WHAT THE EXERCISE ASKS: Write out exactly the lines that run from the line containing "a line in the handle's plane" through the line containing "cad_parts[obj.name] = obj"; both end lines belong to the answer.
— Start RECORD LIST —
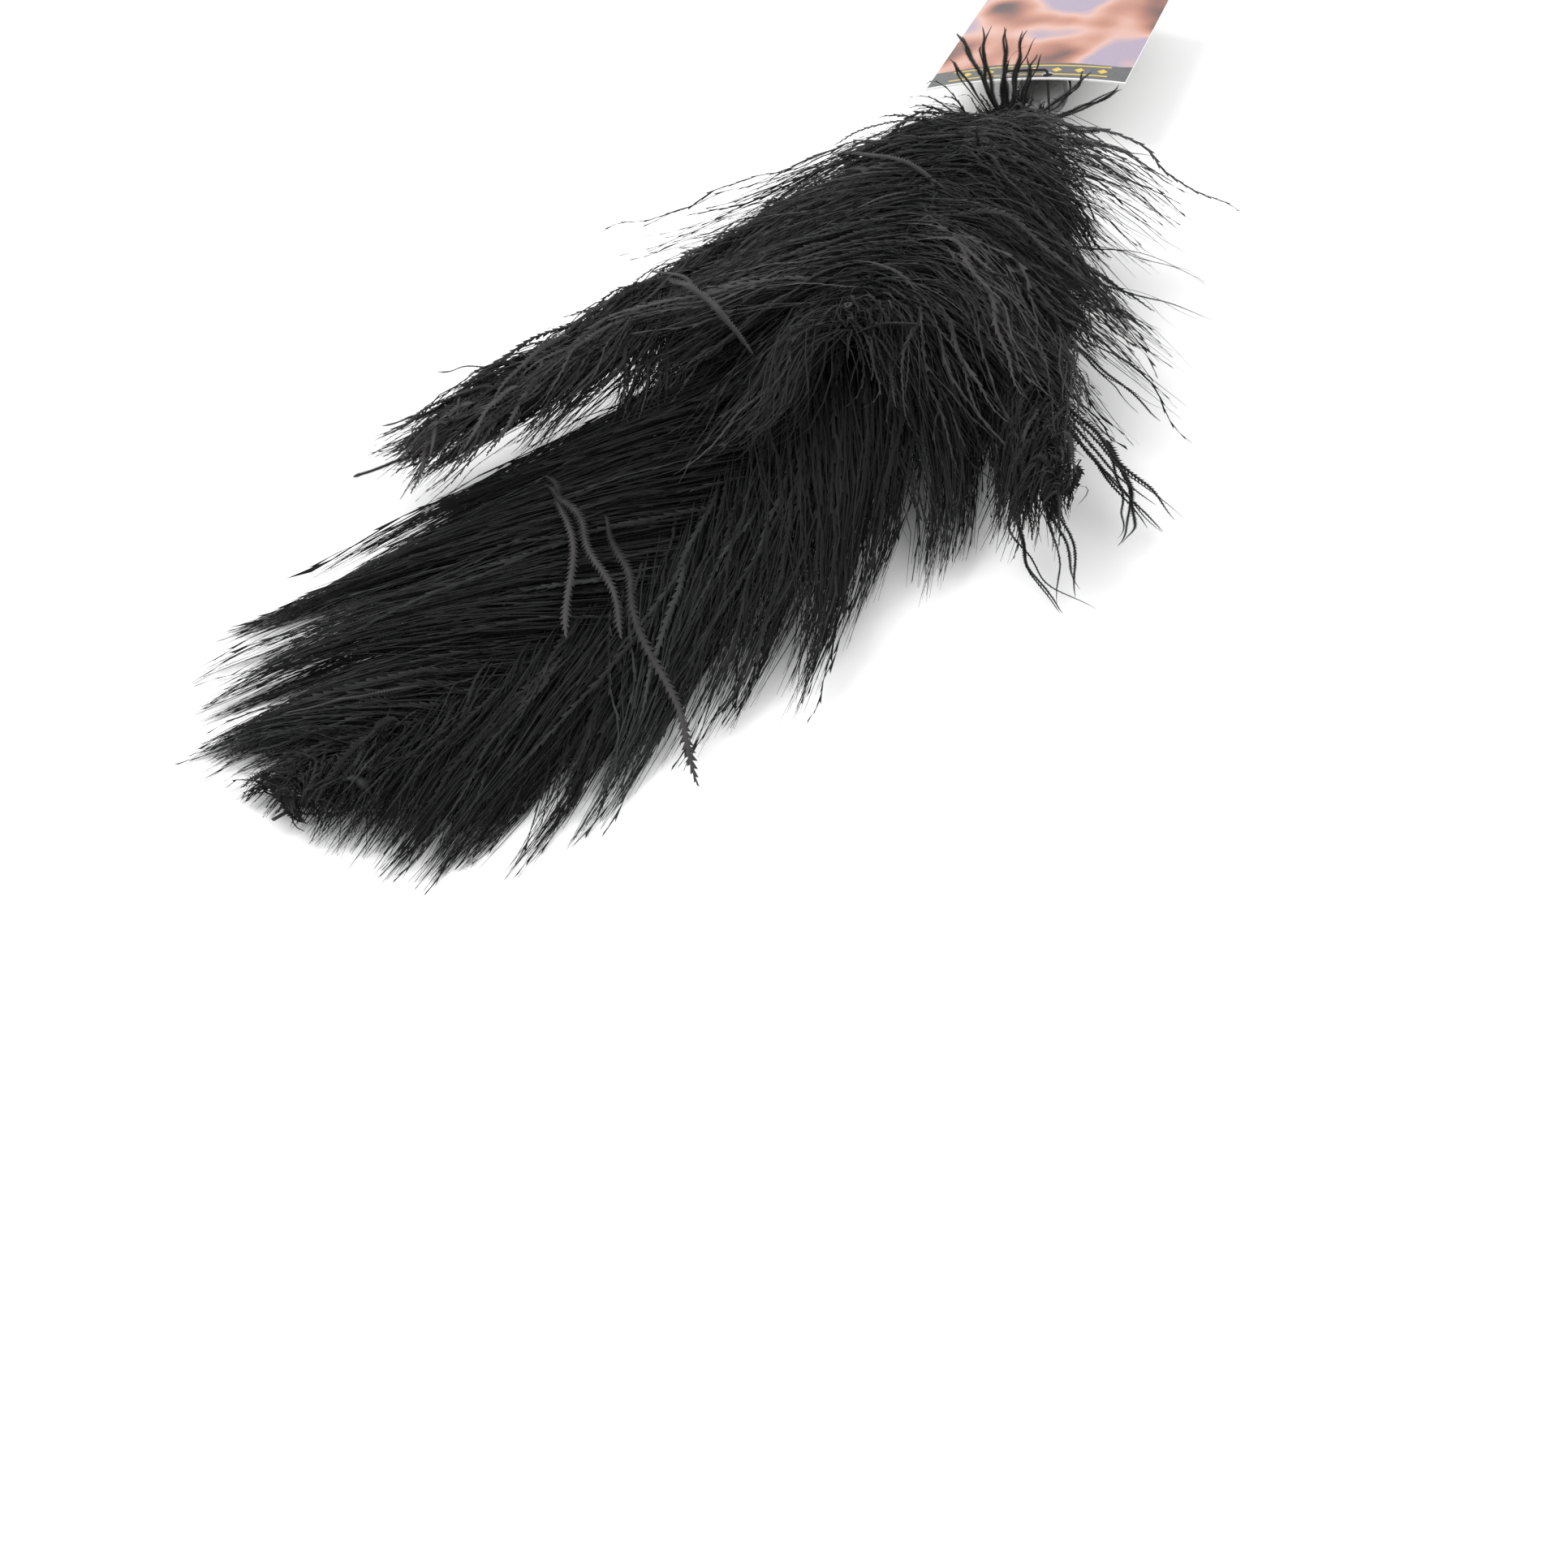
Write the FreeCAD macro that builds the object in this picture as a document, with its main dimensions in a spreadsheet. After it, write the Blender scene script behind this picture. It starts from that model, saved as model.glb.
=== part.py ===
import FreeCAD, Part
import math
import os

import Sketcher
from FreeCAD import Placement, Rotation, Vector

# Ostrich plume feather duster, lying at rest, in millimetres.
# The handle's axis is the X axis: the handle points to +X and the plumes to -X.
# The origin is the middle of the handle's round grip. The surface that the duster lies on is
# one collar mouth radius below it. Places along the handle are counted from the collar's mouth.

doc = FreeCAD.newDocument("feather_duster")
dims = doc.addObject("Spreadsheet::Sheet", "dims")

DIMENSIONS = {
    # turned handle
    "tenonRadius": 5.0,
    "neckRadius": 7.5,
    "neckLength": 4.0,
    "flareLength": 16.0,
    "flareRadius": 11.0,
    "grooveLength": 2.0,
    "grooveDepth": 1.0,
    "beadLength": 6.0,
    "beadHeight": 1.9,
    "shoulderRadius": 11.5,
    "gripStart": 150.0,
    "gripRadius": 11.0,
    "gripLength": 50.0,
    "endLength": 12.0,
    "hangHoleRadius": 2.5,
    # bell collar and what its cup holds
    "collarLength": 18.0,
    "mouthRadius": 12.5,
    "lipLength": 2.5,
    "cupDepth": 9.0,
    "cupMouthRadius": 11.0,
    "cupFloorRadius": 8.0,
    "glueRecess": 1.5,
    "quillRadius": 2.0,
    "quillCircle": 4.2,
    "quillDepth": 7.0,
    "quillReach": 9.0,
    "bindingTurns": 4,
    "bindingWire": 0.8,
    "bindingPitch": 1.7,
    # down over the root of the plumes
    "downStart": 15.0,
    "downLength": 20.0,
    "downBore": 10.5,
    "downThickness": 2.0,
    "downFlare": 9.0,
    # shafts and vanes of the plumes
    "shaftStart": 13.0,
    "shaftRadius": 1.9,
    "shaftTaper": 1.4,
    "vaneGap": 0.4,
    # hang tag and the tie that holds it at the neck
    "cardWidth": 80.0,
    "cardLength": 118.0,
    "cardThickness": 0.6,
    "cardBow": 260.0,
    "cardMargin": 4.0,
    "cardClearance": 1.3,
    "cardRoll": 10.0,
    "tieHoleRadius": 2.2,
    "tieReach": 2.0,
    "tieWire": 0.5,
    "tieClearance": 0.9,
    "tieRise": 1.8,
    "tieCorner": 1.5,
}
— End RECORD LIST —
— Start RECORD LIST —
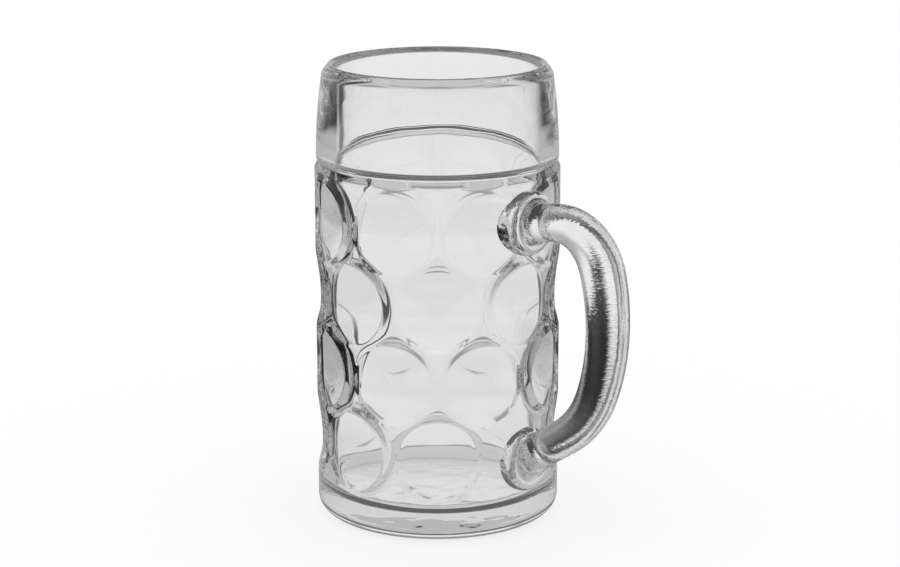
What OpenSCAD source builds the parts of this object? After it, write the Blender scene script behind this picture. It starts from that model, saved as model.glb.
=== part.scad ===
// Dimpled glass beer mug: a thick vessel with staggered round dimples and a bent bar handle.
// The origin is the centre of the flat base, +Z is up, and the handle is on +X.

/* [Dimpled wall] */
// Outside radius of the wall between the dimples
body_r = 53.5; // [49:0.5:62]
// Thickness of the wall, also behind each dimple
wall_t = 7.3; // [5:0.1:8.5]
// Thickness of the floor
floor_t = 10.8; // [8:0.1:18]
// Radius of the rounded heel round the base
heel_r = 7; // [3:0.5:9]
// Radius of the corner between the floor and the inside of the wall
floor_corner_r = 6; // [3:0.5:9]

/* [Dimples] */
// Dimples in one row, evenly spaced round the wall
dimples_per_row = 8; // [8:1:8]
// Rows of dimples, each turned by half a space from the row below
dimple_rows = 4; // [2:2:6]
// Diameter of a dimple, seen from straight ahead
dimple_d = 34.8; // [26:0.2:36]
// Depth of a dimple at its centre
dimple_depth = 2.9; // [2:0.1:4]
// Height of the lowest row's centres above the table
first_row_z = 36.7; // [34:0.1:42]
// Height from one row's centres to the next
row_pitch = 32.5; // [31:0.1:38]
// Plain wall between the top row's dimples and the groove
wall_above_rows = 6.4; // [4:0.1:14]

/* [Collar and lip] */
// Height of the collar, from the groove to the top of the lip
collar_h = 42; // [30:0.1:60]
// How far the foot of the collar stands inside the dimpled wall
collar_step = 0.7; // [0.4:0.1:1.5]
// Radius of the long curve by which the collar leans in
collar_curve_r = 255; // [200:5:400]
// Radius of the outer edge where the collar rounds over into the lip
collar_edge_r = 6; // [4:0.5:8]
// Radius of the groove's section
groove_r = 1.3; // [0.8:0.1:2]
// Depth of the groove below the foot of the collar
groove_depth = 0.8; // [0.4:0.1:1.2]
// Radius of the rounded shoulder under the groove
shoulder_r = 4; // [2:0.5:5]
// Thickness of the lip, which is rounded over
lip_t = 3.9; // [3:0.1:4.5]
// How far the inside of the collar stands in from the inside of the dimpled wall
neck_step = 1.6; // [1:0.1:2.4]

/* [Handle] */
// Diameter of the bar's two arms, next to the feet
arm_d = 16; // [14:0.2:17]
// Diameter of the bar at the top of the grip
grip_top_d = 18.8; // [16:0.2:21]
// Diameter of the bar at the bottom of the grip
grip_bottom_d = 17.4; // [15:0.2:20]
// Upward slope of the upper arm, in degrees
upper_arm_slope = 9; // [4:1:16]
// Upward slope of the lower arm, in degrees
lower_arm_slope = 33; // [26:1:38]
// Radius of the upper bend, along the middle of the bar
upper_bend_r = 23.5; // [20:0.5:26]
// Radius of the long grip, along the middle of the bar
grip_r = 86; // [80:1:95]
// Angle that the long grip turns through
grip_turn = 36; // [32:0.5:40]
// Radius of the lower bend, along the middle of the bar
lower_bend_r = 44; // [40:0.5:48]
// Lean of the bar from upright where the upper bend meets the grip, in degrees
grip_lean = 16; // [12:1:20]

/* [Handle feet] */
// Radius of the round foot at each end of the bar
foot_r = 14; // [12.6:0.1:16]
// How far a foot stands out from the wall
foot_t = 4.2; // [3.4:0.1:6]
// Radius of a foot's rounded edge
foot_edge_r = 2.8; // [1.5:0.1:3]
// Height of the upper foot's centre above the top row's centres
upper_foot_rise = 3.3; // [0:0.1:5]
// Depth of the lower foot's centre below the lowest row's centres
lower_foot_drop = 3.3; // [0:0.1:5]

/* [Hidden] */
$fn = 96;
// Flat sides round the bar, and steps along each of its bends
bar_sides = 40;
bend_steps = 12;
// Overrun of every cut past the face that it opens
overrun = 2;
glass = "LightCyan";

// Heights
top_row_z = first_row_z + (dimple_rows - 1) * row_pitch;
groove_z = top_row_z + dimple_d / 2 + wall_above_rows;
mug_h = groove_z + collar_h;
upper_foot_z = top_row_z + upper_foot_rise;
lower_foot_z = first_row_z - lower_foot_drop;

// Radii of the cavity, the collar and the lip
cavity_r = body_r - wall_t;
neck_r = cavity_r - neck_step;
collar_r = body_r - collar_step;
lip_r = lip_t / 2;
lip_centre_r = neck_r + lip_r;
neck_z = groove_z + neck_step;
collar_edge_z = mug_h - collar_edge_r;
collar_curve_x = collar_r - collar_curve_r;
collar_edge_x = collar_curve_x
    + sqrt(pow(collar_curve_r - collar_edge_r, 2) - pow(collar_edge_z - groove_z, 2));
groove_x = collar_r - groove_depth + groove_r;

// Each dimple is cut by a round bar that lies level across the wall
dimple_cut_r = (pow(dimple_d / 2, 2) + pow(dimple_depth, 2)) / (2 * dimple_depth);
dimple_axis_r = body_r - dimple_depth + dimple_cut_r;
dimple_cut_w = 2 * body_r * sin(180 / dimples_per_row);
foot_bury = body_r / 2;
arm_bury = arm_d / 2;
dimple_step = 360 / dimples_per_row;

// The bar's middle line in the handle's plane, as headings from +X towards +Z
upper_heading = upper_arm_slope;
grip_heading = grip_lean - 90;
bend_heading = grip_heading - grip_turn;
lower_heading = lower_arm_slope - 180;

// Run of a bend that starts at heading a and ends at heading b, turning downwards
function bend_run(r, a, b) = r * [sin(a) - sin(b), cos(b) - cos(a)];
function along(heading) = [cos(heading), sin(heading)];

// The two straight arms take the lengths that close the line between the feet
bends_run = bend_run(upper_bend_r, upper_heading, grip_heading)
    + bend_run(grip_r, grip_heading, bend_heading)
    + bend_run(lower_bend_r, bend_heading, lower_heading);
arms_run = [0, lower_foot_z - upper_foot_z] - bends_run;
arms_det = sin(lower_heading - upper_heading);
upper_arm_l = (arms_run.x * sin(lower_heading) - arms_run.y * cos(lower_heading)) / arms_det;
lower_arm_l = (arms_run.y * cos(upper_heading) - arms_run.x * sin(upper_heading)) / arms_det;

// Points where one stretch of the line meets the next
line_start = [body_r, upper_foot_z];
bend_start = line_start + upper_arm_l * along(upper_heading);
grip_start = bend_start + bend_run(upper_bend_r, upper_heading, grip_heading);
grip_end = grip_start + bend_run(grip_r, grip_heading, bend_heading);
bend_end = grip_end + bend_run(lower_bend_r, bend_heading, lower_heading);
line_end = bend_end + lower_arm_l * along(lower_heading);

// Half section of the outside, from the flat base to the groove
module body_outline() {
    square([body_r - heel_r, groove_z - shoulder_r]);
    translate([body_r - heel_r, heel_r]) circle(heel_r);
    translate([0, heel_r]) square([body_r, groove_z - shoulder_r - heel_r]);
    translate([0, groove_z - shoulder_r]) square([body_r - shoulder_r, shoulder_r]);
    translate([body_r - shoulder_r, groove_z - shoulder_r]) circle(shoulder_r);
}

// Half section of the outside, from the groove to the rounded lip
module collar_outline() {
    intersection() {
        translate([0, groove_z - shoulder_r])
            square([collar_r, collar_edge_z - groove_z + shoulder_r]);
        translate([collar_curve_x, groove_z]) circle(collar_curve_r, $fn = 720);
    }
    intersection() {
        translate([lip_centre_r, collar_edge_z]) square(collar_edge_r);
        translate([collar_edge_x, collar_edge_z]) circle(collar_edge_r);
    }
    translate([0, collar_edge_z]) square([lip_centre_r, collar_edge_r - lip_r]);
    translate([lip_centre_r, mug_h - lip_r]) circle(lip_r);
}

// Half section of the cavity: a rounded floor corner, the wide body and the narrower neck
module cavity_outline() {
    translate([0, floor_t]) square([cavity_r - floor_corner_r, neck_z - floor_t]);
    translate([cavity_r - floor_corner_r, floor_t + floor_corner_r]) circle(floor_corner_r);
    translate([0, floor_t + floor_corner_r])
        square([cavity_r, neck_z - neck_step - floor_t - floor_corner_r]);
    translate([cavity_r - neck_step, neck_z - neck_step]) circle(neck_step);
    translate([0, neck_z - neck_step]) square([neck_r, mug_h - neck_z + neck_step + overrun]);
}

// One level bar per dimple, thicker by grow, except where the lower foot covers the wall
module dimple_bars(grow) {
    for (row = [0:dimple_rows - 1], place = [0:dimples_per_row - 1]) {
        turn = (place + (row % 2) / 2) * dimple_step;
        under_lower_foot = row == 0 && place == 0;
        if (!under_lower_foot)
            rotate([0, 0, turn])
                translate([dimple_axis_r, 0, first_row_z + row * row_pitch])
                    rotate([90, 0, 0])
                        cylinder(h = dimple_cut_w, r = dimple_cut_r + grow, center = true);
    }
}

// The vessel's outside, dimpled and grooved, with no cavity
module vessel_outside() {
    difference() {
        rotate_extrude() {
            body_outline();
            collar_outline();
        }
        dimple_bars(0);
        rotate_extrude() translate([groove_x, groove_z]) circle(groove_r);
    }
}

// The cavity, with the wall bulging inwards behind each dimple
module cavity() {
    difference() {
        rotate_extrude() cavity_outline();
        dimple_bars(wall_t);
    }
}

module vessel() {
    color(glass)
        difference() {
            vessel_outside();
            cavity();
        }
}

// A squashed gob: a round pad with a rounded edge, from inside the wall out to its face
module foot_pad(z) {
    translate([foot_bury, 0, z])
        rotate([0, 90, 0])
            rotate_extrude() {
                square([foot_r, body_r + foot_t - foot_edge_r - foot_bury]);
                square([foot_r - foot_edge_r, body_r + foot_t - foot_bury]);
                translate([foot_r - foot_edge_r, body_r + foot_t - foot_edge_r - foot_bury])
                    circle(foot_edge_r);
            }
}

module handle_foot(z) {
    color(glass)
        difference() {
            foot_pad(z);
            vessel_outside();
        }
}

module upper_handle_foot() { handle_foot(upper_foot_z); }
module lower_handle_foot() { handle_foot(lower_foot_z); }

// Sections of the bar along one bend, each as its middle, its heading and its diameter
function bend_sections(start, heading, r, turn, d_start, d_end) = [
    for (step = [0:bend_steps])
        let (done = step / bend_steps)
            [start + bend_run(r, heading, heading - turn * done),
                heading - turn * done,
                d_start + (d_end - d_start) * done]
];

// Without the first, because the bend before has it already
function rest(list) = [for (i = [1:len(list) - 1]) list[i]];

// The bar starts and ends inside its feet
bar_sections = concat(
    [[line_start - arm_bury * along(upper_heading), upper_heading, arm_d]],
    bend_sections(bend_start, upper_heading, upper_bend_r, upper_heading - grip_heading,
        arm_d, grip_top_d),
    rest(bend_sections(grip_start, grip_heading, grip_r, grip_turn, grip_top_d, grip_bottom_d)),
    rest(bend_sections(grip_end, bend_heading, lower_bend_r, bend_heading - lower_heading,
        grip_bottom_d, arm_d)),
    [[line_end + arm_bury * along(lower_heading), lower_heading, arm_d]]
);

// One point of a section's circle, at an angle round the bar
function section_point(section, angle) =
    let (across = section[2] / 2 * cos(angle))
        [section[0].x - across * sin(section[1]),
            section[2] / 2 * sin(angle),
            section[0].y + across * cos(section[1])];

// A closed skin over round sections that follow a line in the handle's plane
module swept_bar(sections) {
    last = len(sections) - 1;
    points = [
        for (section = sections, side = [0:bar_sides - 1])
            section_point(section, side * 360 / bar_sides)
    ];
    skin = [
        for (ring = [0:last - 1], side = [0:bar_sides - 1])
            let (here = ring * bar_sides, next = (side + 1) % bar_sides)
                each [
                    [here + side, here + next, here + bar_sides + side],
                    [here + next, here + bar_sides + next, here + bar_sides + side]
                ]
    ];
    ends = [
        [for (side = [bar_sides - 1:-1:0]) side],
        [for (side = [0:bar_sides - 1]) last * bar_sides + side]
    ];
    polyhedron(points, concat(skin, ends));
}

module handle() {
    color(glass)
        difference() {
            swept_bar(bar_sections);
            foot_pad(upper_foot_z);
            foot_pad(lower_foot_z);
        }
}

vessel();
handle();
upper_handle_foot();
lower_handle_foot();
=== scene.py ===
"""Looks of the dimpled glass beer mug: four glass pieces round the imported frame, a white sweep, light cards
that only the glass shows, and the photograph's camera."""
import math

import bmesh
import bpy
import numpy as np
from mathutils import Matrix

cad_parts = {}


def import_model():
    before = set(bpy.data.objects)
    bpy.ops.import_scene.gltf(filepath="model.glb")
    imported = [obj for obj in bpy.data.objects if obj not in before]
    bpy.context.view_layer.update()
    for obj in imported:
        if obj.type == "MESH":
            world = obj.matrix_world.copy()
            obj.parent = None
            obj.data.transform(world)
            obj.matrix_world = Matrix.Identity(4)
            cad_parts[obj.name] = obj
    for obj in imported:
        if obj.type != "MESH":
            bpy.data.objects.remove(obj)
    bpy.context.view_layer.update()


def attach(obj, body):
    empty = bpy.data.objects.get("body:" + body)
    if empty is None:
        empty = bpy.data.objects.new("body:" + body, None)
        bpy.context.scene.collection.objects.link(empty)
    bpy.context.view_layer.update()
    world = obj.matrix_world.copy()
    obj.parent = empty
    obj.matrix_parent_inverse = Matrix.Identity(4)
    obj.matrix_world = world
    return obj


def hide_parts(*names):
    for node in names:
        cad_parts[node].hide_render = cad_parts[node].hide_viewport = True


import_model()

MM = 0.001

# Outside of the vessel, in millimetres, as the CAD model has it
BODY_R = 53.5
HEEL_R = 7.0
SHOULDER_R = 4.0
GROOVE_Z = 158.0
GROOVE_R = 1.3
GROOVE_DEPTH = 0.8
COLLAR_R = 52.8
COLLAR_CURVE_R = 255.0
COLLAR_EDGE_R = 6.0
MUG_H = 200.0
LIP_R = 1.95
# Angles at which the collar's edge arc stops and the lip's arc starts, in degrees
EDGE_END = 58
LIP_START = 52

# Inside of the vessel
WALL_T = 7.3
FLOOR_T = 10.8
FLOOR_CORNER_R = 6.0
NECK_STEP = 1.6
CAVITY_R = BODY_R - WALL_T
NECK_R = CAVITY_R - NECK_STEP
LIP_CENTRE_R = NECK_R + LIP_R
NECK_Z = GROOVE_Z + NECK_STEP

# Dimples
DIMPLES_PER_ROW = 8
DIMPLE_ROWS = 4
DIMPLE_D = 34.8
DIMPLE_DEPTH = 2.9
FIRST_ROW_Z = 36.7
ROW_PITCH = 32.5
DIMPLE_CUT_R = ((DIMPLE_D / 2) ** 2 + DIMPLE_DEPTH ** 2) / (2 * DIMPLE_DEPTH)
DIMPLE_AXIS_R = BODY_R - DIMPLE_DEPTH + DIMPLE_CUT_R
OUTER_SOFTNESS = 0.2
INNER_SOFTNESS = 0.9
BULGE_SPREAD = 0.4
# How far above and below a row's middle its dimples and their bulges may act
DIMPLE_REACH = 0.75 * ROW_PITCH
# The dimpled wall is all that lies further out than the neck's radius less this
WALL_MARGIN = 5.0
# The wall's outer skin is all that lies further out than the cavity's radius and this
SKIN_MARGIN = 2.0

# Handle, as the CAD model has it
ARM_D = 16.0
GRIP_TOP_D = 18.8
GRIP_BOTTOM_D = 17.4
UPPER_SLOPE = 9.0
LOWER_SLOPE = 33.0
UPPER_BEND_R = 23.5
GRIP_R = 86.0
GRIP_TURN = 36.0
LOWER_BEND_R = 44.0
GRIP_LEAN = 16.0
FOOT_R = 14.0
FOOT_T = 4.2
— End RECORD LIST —
TASK OUTPUT:
// A closed skin over round sections that follow a line in the handle's plane
module swept_bar(sections) {
    last = len(sections) - 1;
    points = [
        for (section = sections, side = [0:bar_sides - 1])
            section_point(section, side * 360 / bar_sides)
    ];
    skin = [
        for (ring = [0:last - 1], side = [0:bar_sides - 1])
            let (here = ring * bar_sides, next = (side + 1) % bar_sides)
                each [
                    [here + side, here + next, here + bar_sides + side],
                    [here + next, here + bar_sides + next, here + bar_sides + side]
                ]
    ];
    ends = [
        [for (side = [bar_sides - 1:-1:0]) side],
        [for (side = [0:bar_sides - 1]) last * bar_sides + side]
    ];
    polyhedron(points, concat(skin, ends));
}

module handle() {
    color(glass)
        difference() {
            swept_bar(bar_sections);
            foot_pad(upper_foot_z);
            foot_pad(lower_foot_z);
        }
}

vessel();
handle();
upper_handle_foot();
lower_handle_foot();
=== scene.py ===
"""Looks of the dimpled glass beer mug: four glass pieces round the imported frame, a white sweep, light cards
that only the glass shows, and the photograph's camera."""
import math

import bmesh
import bpy
import numpy as np
from mathutils import Matrix

cad_parts = {}


def import_model():
    before = set(bpy.data.objects)
    bpy.ops.import_scene.gltf(filepath="model.glb")
    imported = [obj for obj in bpy.data.objects if obj not in before]
    bpy.context.view_layer.update()
    for obj in imported:
        if obj.type == "MESH":
            world = obj.matrix_world.copy()
            obj.parent = None
            obj.data.transform(world)
            obj.matrix_world = Matrix.Identity(4)
            cad_parts[obj.name] = obj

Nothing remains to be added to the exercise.